### Objective
Beginning at the line with "cad_parts[node].hide_render = cad_parts[node].hide_viewport", output each line to the end of the listing below exactly, please.

* START Exercise materials *

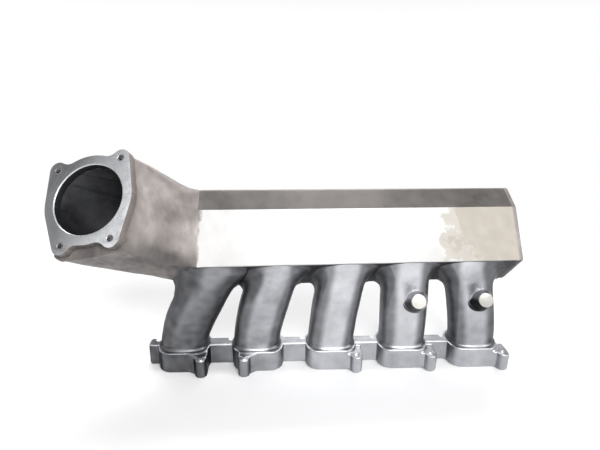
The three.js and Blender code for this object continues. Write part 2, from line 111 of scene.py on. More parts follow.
# Throttle inlet: where each corner of the section ends up round the mouth, and the flange there.
CORNER_TO_MOUTH = [-44.6, -72, -92, -112, -205, -232, -290, -308, -404.6]
THROTTLE_C = Vector((-266, -9, 208))
THROTTLE_N = Vector((-0.254, -0.769, 0.587)).normalized()
ACROSS = Vector((0, 0, 1)).cross(THROTTLE_N).normalized()
UPWARD = THROTTLE_N.cross(ACROSS)
BORE, RIM, BOLT_R, EAR_R, PLATE, HOLE_R, CHAMFER = 40.0, 51.0, 55.8, 10.0, 10.0, 4.0, 1.0
HOLLOW_R = BORE + 0.4  # the elbow's inside at the flange, just clear of the bore
BOLTS = [math.radians(a) for a in (63.9, 148.6, 254.3, 315.4)]
OUTER_SIDE = [-1, 1, -1, 1]
EAR_DIP, EAR_END = 0.36, 1.35
OUTLINE_STEPS = 720
MOUTH_CORNER, MOUTH_OPENS = 9.4, 5.0
ELBOW_LEAVES, ELBOW_ARRIVES = 1.6, 0.6
ELBOW_CROWN, CROWN_END = 6.5, 0.85
# The middle of the painted shade in the hollow beside the plenum.
DARK_HOLLOW = Vector((-168, -28, 198))

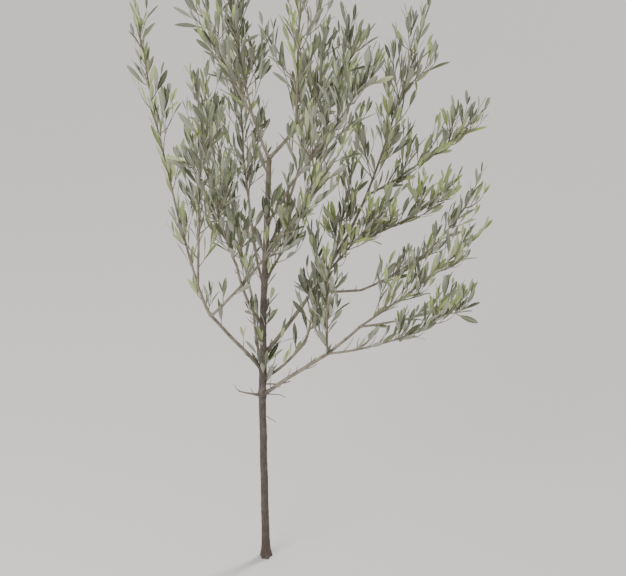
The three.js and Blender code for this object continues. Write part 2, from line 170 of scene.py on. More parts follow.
# Short side shoots: their seeds, the share of the trunk that has none, their gaps and lengths, the
# share that bears leaves, where on them leaves begin, the fresh share, and limbs with bare ones.
SPUR_SEED = 400
SPURS_FROM = 0.44
TRUNK_SPUR_GAP = 0.013
BOUGH_SPUR_GAP = 0.026
SPUR_SIZES = (0.4, 1.2)
LEAFY_SPURS = 0.6
SPUR_LEAVES_FROM = 0.4
SPUR_FRESH = 0.05
LEAFLESS_LIMBS = ("left_stub",)

# Bare shoots and cut stubs: the limb, where on it, the tip and the radius. All have this sweep,
# stray by this share of their length and taper to this share.
CUT_SWEEP = 0.35
CUT_WANDER = 0.15
CUT_TAPER = 0.65
CUT_SHOOTS = (
    ("trunk", 0.424, (0.058, -0.016, 0.438), 0.0018),
    ("trunk", 0.402, (0.047, -0.012, 0.399), 0.0012),
    ("trunk", 0.436, (0.016, -0.030, 0.470), 0.0011),
    ("trunk", 0.352, (0.026, -0.012, 0.340), 0.0009),
    ("right_low", 0.45, (0.112, -0.050, 0.508), 0.0014),
    ("right_low", 0.66, (0.093, -0.060, 0.491), 0.0022),
    ("left_outer", 0.45, (-0.107, -0.066, 0.650), 0.0018),
    ("left_outer", 0.4, (-0.094, -0.056, 0.676), 0.0009),
)

# Clearances from other masses, from limbs and between a mass's leaves, in metres, where along a
# leaf they are tested, and how many steps a line is measured in.
SPACE_MARGIN = 0.001
LIMB_CLEARANCE = 0.004
LEAF_SPACING = 0.004
LEAF_TESTS = (0.3, 0.55, 0.8, 1.0)
SAMPLES = {"trunk": 40, "limb": 16, "twig": 8}


def mix(a, b, t):
    return a + (b - a) * t


def chance(seed, key):
    """A repeatable number from 0 to 1 for a seed and a key."""
    wave = math.sin(seed * HASH_SEED + key * HASH_KEY) * HASH_SCALE
    return wave - math.floor(wave)


def draws(seed, first_key):
    return lambda what: chance(seed, first_key + what)


def about(middle, spread, draw):
    """A value about a middle one, over the whole of a spread."""
    return middle + spread * (draw - 0.5)


def varied(size, spread, draw):
    """A size varied by a draw, over a spread that is a share of it."""
    return size * about(1, spread, draw)


class Line:
    """A limb's centre line. It wanders a little from its course, and not at all at its ends."""

    # The half step of a heading, and how fast and where its wandering reads the noise.
    STEP = 0.001
    WAVES_A_METRE = 11
    ROW = 7.3
    LAYERS = (0.5, 40.5, 80.5)

    def __init__(self, course, wander=0.0, seed=0):
        self.course = course
        self.wander = wander
        self.seed = seed
        self.waves = (course(1) - course(0)).length * self.WAVES_A_METRE
        points = [self.at(i / SAMPLES["limb"]) for i in range(SAMPLES["limb"] + 1)]
        self.length = sum((b - a).length for a, b in zip(points, points[1:]))

    def at(self, t):
        along, row = t * self.waves, self.seed * self.ROW
        swing = Vector([noise.noise(Vector((along, row, layer))) for layer in self.LAYERS])
        return self.course(t) + swing * self.wander * math.sin(math.pi * min(max(t, 0), 1)) ** 2

    def heading(self, t):
        before, after = max(t - self.STEP, 0), min(t + self.STEP, 1)
        return (self.at(after) - self.at(before)).normalized()

    def samples(self, count):
        return np.array([self.at(i / count) for i in range(count + 1)])


def trunk_course(t):
    x = TRUNK_LEAN * t**2 - TRUNK_BOW * math.sin(math.pi * t) ** 2
    return Vector((x, 0, TRUNK_HEIGHT * t))


def trunk_radius(t):
    if t < 0.5:
        return mix(TRUNK_FOOT, TRUNK_MIDDLE, t * 2)
    return mix(TRUNK_MIDDLE, TRUNK_FORK, t * 2 - 1)


def bezier(root, middle, tip):
    return lambda t: root * (1 - t) ** 2 + middle * 2 * t * (1 - t) + tip * t**2


def swept(root, tip, sweep):
    """A course from root to tip, swept outwards before it rises."""
    span = tip - root
    out, rise = (1 + sweep) / 2, (1 - sweep) / 2
    return bezier(root, root + Vector((span.x * out, span.y * out, span.z * rise)), tip)


def across(heading):
    """Two directions square to a heading and to each other."""
    first = heading.cross(SIDE_REFERENCE).normalized()
    return first, heading.cross(first)


def outward_at(heading, turn):
    first, second = across(heading)
    return first * math.cos(turn) + second * math.sin(turn)


def leaned(heading, outward, angle):
    return heading * math.cos(angle) + outward * math.sin(angle)


Limb = namedtuple("Limb", "line radius_at")
Shoot = namedtuple("Shoot", "line root end seed leaf_from kind")
Leaf = namedtuple("Leaf", "root along wide length shade form")

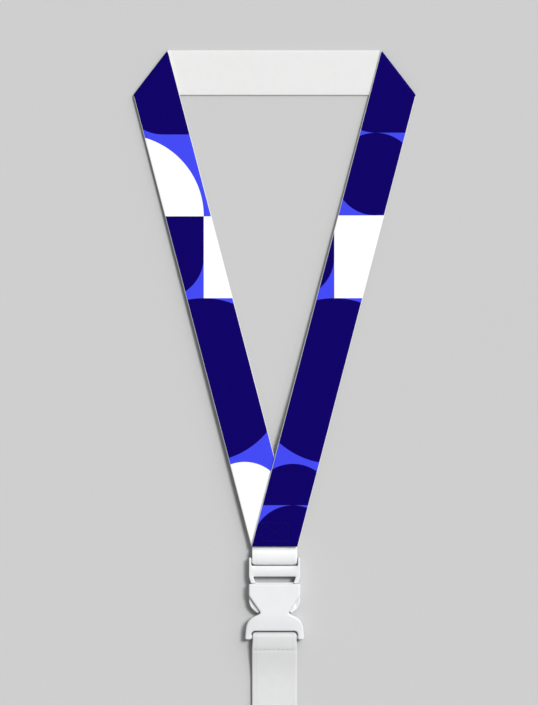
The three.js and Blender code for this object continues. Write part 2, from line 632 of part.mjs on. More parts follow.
// The claw is a ring with long straight sides, open on the left between the gate's pivot and its nose.
function hookBody() {
  const stadium = (radius) => {
    const shape = new THREE.Shape();
    shape.absarc(0, -CLAW_TOP_CENTRE, radius, 0, Math.PI, false);
    shape.absarc(0, -CLAW_BOTTOM_CENTRE, radius, Math.PI, 2 * Math.PI, false);
    return shape;
  };
  const half = CLAW_THICKNESS / 2;
  const ring = stadium(CLAW_OUTER_RADIUS);
  const barrel = new THREE.CylinderGeometry(BARREL_RADIUS, BARREL_RADIUS, BARREL_LENGTH, 24);
  barrel.translate(0, -BARREL_LENGTH / 2, 0);
  const throat = slab(stadium(CLAW_INNER_RADIUS), -2 * half, 2 * half);
  const gapTop = GATE_PIVOT_DROP + GATE_HUB_RADIUS + 0.7;
  const mouth = rectangle(CLAW_OUTER_RADIUS + 1, NOSE_TOP - gapTop, -(CLAW_OUTER_RADIUS + 1) / 2,
    -(NOSE_TOP + gapTop) / 2);
  const slotHalf = half - GATE_EAR_THICKNESS;
  const slotRight = GATE_PIVOT_X + GATE_HUB_RADIUS + GAP;
  const slotTop = GATE_PIVOT_DROP - GATE_HUB_RADIUS - GAP;
  const slot = outline([
    [slotRight, -gapTop - 1],
    [slotRight, -slotTop],
    [-CLAW_OUTER_RADIUS - 1, -slotTop],
    [-CLAW_OUTER_RADIUS - 1, -gapTop - 1],
  ]);
  const socket = new THREE.CylinderGeometry(RIVET_SHAFT_RADIUS + GAP, RIVET_SHAFT_RADIUS + GAP,
    2 * (RIVET_DEPTH + GAP), 20);
  const pinHole = rodAlongZ(GATE_PIN_RADIUS + GAP, -CLAW_THICKNESS, CLAW_THICKNESS, 12);
  pinHole.translate(GATE_PIVOT_X, -GATE_PIVOT_DROP, 0);
  return cut(join([slab(ring, -half, half), barrel]), [
    throat,
    slab(mouth, -2 * half, 2 * half),
    slab(slot, -slotHalf, slotHalf),
    socket,
    pinHole,
  ]);
}

const GATE_BOTTOM = -CLAW_THICKNESS / 2 + GATE_EAR_THICKNESS + GAP;
const GATE_TOP = CLAW_THICKNESS / 2 - GATE_EAR_THICKNESS - GAP;
const GATE_HUB_TOP = GATE_BOTTOM + GATE_HUB_THICKNESS;

// The gate turns on its pin. Its arm closes inside the nose, and a thumb tab stands out on the left.
function gateLever() {
  // the arm's left edge just clears the corner of the nose
  const corner = [GAP - CLAW_INNER_RADIUS - GATE_PIVOT_X, NOSE_TOP - GATE_PIVOT_DROP];
  const lean = Math.atan2(...corner) + Math.asin(GATE_ARM_WIDTH / 2 / Math.hypot(...corner));
  const reach = (corner[1] + NOSE_OVERLAP) / Math.cos(lean);
  const arm = (from) => {
    const shape = rectangle(GATE_ARM_WIDTH, reach - from, 0, -(reach + from) / 2);
    return (low, high) => slab(shape, low, high).rotateZ(lean);
  };
  const tab = (from) => {
    const shape = rectangle(TAB_LENGTH - from, TAB_WIDTH, -(TAB_LENGTH + from) / 2, 0);
    return (low, high) => slab(shape, low, high).rotateZ(-TAB_LEAN);
  };
  const clearOfSpring = SPRING_RADIUS + SPRING_WIRE_RADIUS + 0.9;
  const whole = join([
    rodAlongZ(GATE_HUB_RADIUS, GATE_BOTTOM, GATE_HUB_TOP),
    arm(0)(GATE_BOTTOM, GATE_HUB_TOP),
    arm(clearOfSpring)(GATE_BOTTOM, GATE_TOP),
    tab(0)(GATE_BOTTOM, GATE_HUB_TOP),
    tab(clearOfSpring)(GATE_BOTTOM, GATE_TOP),
  ]);
  return cut(whole, [rodAlongZ(GATE_PIN_RADIUS + GAP, -CLAW_THICKNESS, CLAW_THICKNESS, 12)]);
}

// A torsion spring round the pin, above the gate's hub, with a short straight leg at each end.
class SpringWire extends THREE.Curve {
  getPoint(t, target = new THREE.Vector3()) {
    const leg = 0.08; // share of the wire in each leg
    const legLength = 1.7;
    const share = THREE.MathUtils.clamp((t - leg) / (1 - 2 * leg), 0, 1);
    const angle = 2 * Math.PI * SPRING_TURNS * share;
    const bottom = GATE_HUB_TOP + 0.2 + SPRING_WIRE_RADIUS;
    target.set(SPRING_RADIUS * Math.cos(angle), SPRING_RADIUS * Math.sin(angle),
      bottom + SPRING_PITCH * SPRING_TURNS * share);
    const past = t < leg ? t / leg - 1 : Math.max(0, (t - 1 + leg) / leg);
    target.x -= Math.sin(angle) * legLength * past;
    target.y += Math.cos(angle) * legLength * past;
    return target;
  }
}

function gateSpring() {
  const section = new THREE.Shape();
  section.absarc(0, 0, SPRING_WIRE_RADIUS, 0, 2 * Math.PI, false);
  const options = { steps: 44, extrudePath: new SpringWire(), curveSegments: 3 };
  return new THREE.ExtrudeGeometry(section, options);
}

// ---- the whole lanyard -------------------------------------------------------------------------------

const pin = rodAlongZ(GATE_PIN_RADIUS, -CLAW_THICKNESS / 2, CLAW_THICKNESS / 2, 12);

const gate = assembly(GATE_PIVOT_X, -GATE_PIVOT_DROP, 0, [
  part('gate_lever', gateLever(), PLATED_METAL),
  part('gate_pin', pin, PLATED_METAL),
  part('gate_spring', gateSpring(), SPRING_STEEL),
]);

const hook = assembly(0, -BARREL_TOP, 0, [part('hook_body', hookBody(), PLATED_METAL), gate]);

const eye = assembly(0, -LOWER_REACH, BAR_HEIGHT, [
  part('hook_eye', hookEye(), PLATED_METAL),
  part('swivel_rivet', swivelRivet(), PLATED_METAL),
  hook,
]);

const lower = assembly(0, -BAR_DROP - LOWER_BAR, 0, [
  part('lower_strap', lowerStrap(), WHITE_FABRIC),
  part('upper_seam', rowSeamThread(TOP_SEAM_Y), WHITE_THREAD),
  part('lower_seam', rowSeamThread(BOTTOM_SEAM_Y), WHITE_THREAD),
  eye,
]);

const prongLeft = part('prong_left', prong(-1), WHITE_PLASTIC);
prongLeft.position.set(-PRONG_PIVOT_X, -PRONG_PIVOT_DROP, 0);
const prongRight = part('prong_right', prong(1), WHITE_PLASTIC);
prongRight.position.set(PRONG_PIVOT_X, -PRONG_PIVOT_DROP, 0);

const buckle = assembly(0, -BAR_DROP, BAR_HEIGHT, [
  part('male_frame', maleFrame(), WHITE_PLASTIC),
  prongLeft,
  prongRight,
  part('female_body', femaleBody(), WHITE_PLASTIC),
]);

const lanyard = new THREE.Group();
lanyard.add(
  part('neck_strap', neckStrap(), PRINTED_FABRIC),
  part('buckle_tab', buckleTab(), WHITE_FABRIC),
  part('tab_stitching', boxSeamThread(), NAVY_THREAD),
  buckle,
  lower,
);

const box = new THREE.Box3().setFromObject(lanyard);
const centre = box.getCenter(new THREE.Vector3());
lanyard.position.set(-centre.x, -centre.y, -box.min.z);

export default lanyard;
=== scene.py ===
import math

import bmesh
import bpy
import numpy as np
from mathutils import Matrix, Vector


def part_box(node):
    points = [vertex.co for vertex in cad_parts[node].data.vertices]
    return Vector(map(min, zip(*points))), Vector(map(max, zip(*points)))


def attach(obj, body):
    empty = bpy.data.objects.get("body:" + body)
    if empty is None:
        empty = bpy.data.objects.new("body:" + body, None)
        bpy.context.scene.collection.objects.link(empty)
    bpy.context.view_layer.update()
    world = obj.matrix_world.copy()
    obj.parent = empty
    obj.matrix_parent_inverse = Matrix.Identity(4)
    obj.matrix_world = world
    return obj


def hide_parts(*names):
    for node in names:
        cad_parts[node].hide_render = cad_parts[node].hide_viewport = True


# All sizes are in metres, in the one frame that the design, the motion and this file share: x to the
# right, y up along the lanyard, and z up off the table.

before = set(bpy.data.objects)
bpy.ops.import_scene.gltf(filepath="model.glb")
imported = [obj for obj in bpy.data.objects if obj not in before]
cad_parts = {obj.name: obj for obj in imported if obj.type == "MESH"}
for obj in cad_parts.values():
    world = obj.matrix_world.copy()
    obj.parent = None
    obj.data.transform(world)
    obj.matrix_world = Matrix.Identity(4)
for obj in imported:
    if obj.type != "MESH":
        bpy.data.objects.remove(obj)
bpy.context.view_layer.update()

# ---- the table, the lights and the view ----
# The lanyard lies on its back on a plain pale table, seen from straight above, with the sewn end of
# the neck strap near the middle of the view and the hook past its lower edge.

VIEW_CENTRE = (-0.0031, 0.0465)
VIEW_HEIGHT = 0.3917
LENS = 200
SENSOR = 36

camera_data = bpy.data.cameras.new("view")
camera_data.lens = LENS
camera_data.sensor_fit = "VERTICAL"
camera_data.sensor_height = SENSOR
camera_data.clip_start = 0.01
camera = bpy.data.objects.new("view", camera_data)
camera.location = (*VIEW_CENTRE, VIEW_HEIGHT * LENS / SENSOR)
bpy.context.scene.collection.objects.link(camera)
bpy.context.scene.camera = camera
bpy.context.scene.view_settings.view_transform = "Standard"


def placed(name, mesh, material):
    """Puts a finished mesh in the scene at the origin, with its one material."""
    piece = bpy.data.objects.new(name, mesh)
    bpy.context.scene.collection.objects.link(piece)
    mesh.materials.clear()
    mesh.materials.append(material)
    return piece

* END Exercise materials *

### Task result
        cad_parts[node].hide_render = cad_parts[node].hide_viewport = True


# All sizes are in metres, in the one frame that the design, the motion and this file share: x to the
# right, y up along the lanyard, and z up off the table.

before = set(bpy.data.objects)
bpy.ops.import_scene.gltf(filepath="model.glb")
imported = [obj for obj in bpy.data.objects if obj not in before]
cad_parts = {obj.name: obj for obj in imported if obj.type == "MESH"}
for obj in cad_parts.values():
    world = obj.matrix_world.copy()
    obj.parent = None
    obj.data.transform(world)
    obj.matrix_world = Matrix.Identity(4)
for obj in imported:
    if obj.type != "MESH":
        bpy.data.objects.remove(obj)
bpy.context.view_layer.update()

# ---- the table, the lights and the view ----
# The lanyard lies on its back on a plain pale table, seen from straight above, with the sewn end of
# the neck strap near the middle of the view and the hook past its lower edge.

VIEW_CENTRE = (-0.0031, 0.0465)
VIEW_HEIGHT = 0.3917
LENS = 200
SENSOR = 36

camera_data = bpy.data.cameras.new("view")
camera_data.lens = LENS
camera_data.sensor_fit = "VERTICAL"
camera_data.sensor_height = SENSOR
camera_data.clip_start = 0.01
camera = bpy.data.objects.new("view", camera_data)
camera.location = (*VIEW_CENTRE, VIEW_HEIGHT * LENS / SENSOR)
bpy.context.scene.collection.objects.link(camera)
bpy.context.scene.camera = camera
bpy.context.scene.view_settings.view_transform = "Standard"


def placed(name, mesh, material):
    """Puts a finished mesh in the scene at the origin, with its one material."""
    piece = bpy.data.objects.new(name, mesh)
    bpy.context.scene.collection.objects.link(piece)
    mesh.materials.clear()
    mesh.materials.append(material)
    return piece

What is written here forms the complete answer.